Die Strategie der russischen Sberbank besticht
Wenn jemand von seinem direkten Konkurrenten Blumen gestreut bekommt, muss er einiges richtig gemacht haben. Gewiss, Herman Gref, Chef von Russlands größter und staatlicher Bank Sberbank, wurde von seinem Konkurrenten Oleg Tinkow zwischenzeitlich auch mächtig gerügt, weil er angeblich vieles von der innovativen Tinkow-Online-Bank „Tinkoff“ einfach abkupfere. Aber im Vorjahr lobte der originelle Freigeist Tinkow dann den Sberbank-Chef über den grünen Klee: „Gref ist zweifellos ein talentierter Banker und der einzige, mit dem es interessant ist, zu konkurrieren! Aber mir scheint, dass es ihm im Korsett der Staatsbank eng geworden ist (…). Man müsste ihn natürlich zum Premierminister machen. Können Sie sich vorstellen, wie er das Land verändern würde?“
Großes Spektrum
Tinkows Lob kam, nachdem Gref im Herbst seine neue Strategie präsentiert und aus der Firmenbezeichnung das „Bank“ gestrichen hatte, sodass sie fortan nur noch „Sber“ heißt. Der Name ist Programm. Das Geldinstitut mit seinen über 100 Millionen Kunden soll künftig nur noch zum Teil als Finanzinstitut firmieren. Vielmehr sollte aus dem Konzern ein „ganzes Ökosystem“ an „Online-Dienstleistungen für das alltägliche Leben und das Geschäft“ entstehen, wie Gref es formulierte.

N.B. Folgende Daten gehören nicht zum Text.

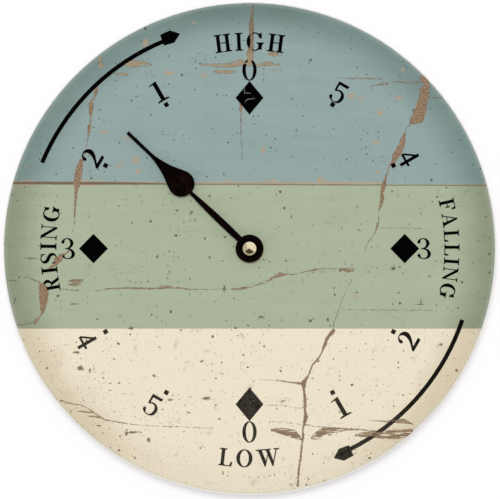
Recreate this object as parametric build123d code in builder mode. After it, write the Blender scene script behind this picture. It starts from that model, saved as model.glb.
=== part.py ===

Das Spektrum reicht von Mobilitätsservices wie Taxi und Carsharing über Essenszustellung bis zu Telemedizin, Online-Apotheke, Immobilien- und Jobportale, Zahlungsdienstleistung und Musikstreaming.
Hausinterner Supercomputer
Dazu kommt die zentrale Online-Market-Plattform („Sbermegamarket.ru“). Und über allem die Cloud-Services, basierend auf dem hauseigenen Supercomputer Christofari, einem der Top-40-Supercomputer der Welt. Mit seiner Hilfe werden bereits heute 40% der Kundenanfragen von Bots beantwortet und Kredite in Minutenschnelle vergeben. Der Technologie-Fokus – untermauert dadurch, dass 40000 der 280000 Mitarbeiter IT-Fachleute sind – hält die operativen Kosten niedrig. Einer Analyse der Ratingagentur Moody’s zufolge hat Sber unter den digital fortschrittlichen Banken Nord- und Westeuropas mit 34% die geringste Cost-to-Income Ratio.
Keine andere Bank der Welt vollzieht eine strategisch vergleichbare Wandlung. Ihr Ziel hat die Sber klar formuliert: bis 2023 zu einem der drei Top-Spieler im russischen E-Commerce aufzusteigen. Dafür greift der Konzern tief in die Tasche. Bis zu 350 Mrd. Rubel (4 Mrd. Euro) sollen zwischen 2021 und 2023 in den Aufbau der bankfernen Geschäftszweige investiert werden. Geld ist vorhanden. Der Konzern gilt als effizient und hochprofitabel. Im ersten Quartal wurde der Gewinn um 153% auf das Rekordniveau von 304,5 Mrd. Rubel gesteigert.
Seit Gref, zuvor russischer Wirtschaftsminister, im Jahr 2007 die Leitung der Bank übernahm, reduzierte er das dichte Filialnetz um fast ein Drittel und das Back-Office-Personal um 22%. Die harte Kernkapitalquote, CET1 Ratio, hält er seit Jahren bei deutlich über 10%. Im ersten Quartal betrug sie 14,3%. Der Konzern könne sich die Transformation zum Tech-Konzern leisten, „ohne die Schulden erhöhen zu müssen“, schreibt Moody’s.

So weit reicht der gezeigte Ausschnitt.